#### YOUR TASK:
Repeat exactly, please, the lines that begin at the start of the listing and end at the line holding "tree: The tree".

#### TASK INPUTS:
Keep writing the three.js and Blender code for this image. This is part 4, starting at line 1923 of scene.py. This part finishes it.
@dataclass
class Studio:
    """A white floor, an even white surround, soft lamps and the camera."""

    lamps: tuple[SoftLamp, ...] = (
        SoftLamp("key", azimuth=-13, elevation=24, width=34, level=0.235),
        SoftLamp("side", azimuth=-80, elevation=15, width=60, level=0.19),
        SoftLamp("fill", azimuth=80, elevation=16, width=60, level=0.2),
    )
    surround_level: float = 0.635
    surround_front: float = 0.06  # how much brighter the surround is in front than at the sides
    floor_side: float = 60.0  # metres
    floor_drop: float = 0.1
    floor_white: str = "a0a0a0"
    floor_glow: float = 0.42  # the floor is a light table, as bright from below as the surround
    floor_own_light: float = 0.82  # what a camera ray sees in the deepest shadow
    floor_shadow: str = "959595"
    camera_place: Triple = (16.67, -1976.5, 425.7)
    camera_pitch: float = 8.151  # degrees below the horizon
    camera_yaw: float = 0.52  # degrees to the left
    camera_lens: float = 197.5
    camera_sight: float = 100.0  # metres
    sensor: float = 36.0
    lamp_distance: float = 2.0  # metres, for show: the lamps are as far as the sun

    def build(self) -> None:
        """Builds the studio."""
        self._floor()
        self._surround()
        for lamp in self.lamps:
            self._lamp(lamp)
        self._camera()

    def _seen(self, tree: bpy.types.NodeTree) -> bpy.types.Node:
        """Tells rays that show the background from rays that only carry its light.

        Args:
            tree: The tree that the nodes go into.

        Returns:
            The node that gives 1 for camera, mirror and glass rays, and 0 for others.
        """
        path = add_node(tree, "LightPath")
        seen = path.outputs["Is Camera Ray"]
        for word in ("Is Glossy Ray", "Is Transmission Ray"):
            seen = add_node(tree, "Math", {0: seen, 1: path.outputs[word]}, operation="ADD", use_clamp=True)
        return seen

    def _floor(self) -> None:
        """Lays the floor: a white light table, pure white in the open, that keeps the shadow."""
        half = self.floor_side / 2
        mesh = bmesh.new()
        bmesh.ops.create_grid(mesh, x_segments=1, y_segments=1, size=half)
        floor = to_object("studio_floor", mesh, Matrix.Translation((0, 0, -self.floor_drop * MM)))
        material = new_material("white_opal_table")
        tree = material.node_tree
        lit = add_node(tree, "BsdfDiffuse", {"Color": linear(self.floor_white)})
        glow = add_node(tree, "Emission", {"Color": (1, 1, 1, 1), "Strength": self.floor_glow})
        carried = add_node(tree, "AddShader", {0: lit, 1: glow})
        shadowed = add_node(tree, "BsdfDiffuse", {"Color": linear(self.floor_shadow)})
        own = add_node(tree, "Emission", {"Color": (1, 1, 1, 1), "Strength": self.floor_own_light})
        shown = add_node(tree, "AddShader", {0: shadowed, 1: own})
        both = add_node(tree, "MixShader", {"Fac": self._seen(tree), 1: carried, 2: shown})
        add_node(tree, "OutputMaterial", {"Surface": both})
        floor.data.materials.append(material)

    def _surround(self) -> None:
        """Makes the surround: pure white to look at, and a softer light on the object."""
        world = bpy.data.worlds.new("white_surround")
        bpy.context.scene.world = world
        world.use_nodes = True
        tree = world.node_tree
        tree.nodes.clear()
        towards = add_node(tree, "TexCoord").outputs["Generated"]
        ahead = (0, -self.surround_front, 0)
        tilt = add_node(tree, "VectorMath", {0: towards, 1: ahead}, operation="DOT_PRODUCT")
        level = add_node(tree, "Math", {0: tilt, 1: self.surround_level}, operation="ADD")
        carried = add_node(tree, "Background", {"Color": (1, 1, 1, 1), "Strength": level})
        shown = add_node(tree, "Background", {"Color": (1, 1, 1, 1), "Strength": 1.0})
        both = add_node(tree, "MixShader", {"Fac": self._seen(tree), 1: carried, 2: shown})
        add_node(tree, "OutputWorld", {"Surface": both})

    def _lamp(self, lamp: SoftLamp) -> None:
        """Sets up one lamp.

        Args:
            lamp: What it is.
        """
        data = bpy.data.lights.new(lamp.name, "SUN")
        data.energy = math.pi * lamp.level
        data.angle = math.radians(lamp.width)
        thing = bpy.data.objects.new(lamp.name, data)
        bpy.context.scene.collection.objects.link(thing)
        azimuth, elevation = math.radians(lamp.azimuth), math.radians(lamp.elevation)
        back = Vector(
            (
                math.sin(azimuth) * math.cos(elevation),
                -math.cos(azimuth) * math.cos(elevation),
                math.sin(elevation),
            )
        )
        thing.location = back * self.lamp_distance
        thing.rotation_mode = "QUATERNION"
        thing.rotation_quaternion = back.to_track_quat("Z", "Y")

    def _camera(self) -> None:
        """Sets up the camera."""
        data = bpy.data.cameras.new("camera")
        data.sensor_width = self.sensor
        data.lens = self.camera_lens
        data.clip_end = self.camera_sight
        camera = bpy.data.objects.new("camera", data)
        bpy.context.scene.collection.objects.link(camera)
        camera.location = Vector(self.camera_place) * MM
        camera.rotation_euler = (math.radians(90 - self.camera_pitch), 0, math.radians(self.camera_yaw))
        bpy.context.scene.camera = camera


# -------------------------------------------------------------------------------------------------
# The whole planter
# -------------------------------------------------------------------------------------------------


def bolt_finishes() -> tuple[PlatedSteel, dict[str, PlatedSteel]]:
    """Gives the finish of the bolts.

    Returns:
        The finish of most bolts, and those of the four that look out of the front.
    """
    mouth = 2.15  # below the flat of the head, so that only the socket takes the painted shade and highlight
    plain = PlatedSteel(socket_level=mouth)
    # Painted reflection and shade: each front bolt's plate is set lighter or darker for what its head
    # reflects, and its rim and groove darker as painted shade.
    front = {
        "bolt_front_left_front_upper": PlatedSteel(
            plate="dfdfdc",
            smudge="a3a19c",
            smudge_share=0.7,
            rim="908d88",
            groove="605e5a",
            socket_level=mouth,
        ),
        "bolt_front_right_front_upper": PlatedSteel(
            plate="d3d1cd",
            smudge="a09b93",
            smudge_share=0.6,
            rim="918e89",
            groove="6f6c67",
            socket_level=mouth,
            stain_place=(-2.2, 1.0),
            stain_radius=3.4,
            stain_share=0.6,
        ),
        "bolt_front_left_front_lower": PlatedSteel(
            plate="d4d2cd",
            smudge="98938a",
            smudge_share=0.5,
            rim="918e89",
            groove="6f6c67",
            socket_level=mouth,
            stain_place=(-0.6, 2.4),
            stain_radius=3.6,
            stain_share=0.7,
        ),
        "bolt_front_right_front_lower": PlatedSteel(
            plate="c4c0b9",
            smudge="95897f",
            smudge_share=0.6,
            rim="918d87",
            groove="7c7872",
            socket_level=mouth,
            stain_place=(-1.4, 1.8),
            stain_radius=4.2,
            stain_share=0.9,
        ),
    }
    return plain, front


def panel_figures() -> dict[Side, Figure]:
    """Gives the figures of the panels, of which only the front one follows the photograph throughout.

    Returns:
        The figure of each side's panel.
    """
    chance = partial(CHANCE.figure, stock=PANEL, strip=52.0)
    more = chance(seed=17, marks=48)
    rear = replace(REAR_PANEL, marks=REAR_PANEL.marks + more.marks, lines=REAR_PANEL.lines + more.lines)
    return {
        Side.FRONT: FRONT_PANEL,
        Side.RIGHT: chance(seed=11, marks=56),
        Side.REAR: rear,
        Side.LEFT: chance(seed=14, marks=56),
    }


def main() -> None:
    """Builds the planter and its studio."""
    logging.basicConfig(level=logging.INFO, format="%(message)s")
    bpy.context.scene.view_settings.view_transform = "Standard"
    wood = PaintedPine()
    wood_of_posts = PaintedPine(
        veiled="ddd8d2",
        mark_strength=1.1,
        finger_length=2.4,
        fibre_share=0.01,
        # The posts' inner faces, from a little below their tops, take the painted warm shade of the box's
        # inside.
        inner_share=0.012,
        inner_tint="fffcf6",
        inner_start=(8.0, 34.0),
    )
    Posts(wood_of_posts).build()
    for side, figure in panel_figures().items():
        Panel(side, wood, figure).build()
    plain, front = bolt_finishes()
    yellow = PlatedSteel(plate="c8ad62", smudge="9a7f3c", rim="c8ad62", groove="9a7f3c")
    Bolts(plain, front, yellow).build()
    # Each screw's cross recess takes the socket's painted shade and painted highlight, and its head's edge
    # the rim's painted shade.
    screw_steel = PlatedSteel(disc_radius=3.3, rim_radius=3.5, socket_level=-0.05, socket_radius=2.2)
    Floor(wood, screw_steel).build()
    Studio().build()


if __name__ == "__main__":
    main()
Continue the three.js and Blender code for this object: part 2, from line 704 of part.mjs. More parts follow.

#### COMPLETED TASK:
Keep writing the three.js and Blender code for this image. This is part 4, starting at line 1923 of scene.py. This part finishes it.
@dataclass
class Studio:
    """A white floor, an even white surround, soft lamps and the camera."""

    lamps: tuple[SoftLamp, ...] = (
        SoftLamp("key", azimuth=-13, elevation=24, width=34, level=0.235),
        SoftLamp("side", azimuth=-80, elevation=15, width=60, level=0.19),
        SoftLamp("fill", azimuth=80, elevation=16, width=60, level=0.2),
    )
    surround_level: float = 0.635
    surround_front: float = 0.06  # how much brighter the surround is in front than at the sides
    floor_side: float = 60.0  # metres
    floor_drop: float = 0.1
    floor_white: str = "a0a0a0"
    floor_glow: float = 0.42  # the floor is a light table, as bright from below as the surround
    floor_own_light: float = 0.82  # what a camera ray sees in the deepest shadow
    floor_shadow: str = "959595"
    camera_place: Triple = (16.67, -1976.5, 425.7)
    camera_pitch: float = 8.151  # degrees below the horizon
    camera_yaw: float = 0.52  # degrees to the left
    camera_lens: float = 197.5
    camera_sight: float = 100.0  # metres
    sensor: float = 36.0
    lamp_distance: float = 2.0  # metres, for show: the lamps are as far as the sun

    def build(self) -> None:
        """Builds the studio."""
        self._floor()
        self._surround()
        for lamp in self.lamps:
            self._lamp(lamp)
        self._camera()

    def _seen(self, tree: bpy.types.NodeTree) -> bpy.types.Node:
        """Tells rays that show the background from rays that only carry its light.

        Args:
            tree: The tree that the nodes go into.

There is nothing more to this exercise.